How Signaturelaw can help with landlord and tenant matters

Signaturelaw advises landlords and tenants across the UK on the full range of residential tenancy issues, from drafting compliant tenancy agreements to representing clients in possession proceedings and Rent Repayment Order applications. The firm’s landlord and tenant disputes service covers everything from unlawful eviction claims to rent increase challenges, with tailored advice that reflects the 2026 legal landscape. Where a tenancy dispute intersects with a family law matter, such as a separation affecting a jointly rented property, Signaturelaw’s expertise across both practice areas means you receive joined-up advice from one team. To speak to a solicitor about your situation, contact Signaturelaw today at signaturelaw.co.uk/contact-us.


FAQ

What is landlord tenant law in the UK?

Landlord-tenant law is the body of legislation governing the rights and responsibilities of landlords and tenants in the UK private rented sector. It covers tenancy agreements, rent, repairs, eviction, and dispute resolution.

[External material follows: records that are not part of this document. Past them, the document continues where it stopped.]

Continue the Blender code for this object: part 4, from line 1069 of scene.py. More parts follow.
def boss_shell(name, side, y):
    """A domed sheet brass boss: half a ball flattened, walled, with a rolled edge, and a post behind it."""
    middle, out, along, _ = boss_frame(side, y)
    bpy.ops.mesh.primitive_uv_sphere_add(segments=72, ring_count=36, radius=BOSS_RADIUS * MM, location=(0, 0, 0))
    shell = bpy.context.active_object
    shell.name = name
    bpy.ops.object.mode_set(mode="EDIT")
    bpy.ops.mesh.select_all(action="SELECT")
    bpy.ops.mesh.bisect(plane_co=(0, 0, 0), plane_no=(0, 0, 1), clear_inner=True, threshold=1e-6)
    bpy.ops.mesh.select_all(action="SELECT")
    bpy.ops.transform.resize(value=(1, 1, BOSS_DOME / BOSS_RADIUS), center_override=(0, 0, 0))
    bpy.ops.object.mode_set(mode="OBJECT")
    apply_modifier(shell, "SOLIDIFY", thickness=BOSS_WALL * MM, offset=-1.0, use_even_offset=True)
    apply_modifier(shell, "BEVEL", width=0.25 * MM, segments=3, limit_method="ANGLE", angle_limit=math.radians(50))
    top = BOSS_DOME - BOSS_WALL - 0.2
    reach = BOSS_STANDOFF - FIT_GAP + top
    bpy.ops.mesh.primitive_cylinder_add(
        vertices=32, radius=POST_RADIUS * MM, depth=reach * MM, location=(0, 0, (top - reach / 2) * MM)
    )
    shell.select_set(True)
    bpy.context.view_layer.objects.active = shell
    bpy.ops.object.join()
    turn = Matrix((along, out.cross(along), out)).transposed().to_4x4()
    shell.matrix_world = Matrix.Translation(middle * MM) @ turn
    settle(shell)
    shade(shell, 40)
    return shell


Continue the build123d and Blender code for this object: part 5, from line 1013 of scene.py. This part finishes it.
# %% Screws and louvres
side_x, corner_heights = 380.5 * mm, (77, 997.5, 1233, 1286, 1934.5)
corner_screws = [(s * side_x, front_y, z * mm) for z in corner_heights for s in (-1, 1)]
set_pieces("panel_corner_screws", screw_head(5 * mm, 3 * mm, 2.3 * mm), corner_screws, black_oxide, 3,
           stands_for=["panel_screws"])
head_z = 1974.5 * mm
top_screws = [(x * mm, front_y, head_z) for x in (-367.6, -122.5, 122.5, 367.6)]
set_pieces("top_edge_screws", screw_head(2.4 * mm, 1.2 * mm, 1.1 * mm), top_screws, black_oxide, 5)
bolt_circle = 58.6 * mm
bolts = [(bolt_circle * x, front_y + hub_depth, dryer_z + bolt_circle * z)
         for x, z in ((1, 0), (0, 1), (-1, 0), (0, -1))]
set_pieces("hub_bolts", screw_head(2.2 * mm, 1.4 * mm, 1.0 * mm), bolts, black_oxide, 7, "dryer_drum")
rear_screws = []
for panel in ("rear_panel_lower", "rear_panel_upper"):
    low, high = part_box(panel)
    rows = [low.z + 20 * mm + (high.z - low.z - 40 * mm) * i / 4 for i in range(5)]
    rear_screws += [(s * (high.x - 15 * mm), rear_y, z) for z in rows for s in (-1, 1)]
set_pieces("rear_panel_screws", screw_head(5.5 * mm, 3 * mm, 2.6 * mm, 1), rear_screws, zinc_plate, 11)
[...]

Can a landlord still evict a tenant without a reason in 2026?

No. Section 21 no-fault evictions were abolished on 1 May 2026. Landlords must now use a valid Section 8 ground and obtain a court possession order to lawfully evict a tenant.

How often can a landlord increase rent under the Renters’ Rights Act?

Landlords can increase rent once per year at most, and not at all during the first 12 months of a tenancy. They must give at least 2 months’ written notice using Form 4A.

What is a Rent Repayment Order and who can apply?

A Rent Repayment Order is a tribunal award that requires a landlord to repay up to 2 years’ rent to a tenant where the landlord has committed a qualifying offence, such as operating an unlicensed property or carrying out an unlawful eviction. Tenants apply directly to the First-Tier Tribunal.

What should I do if my landlord is not carrying out repairs?

Report the repair in writing and keep a copy of your communication. If the landlord fails to respond within the timeframes set by Awaab’s Law, you can report the matter to your local council, which has enforcement powers to compel repairs and issue financial penalties.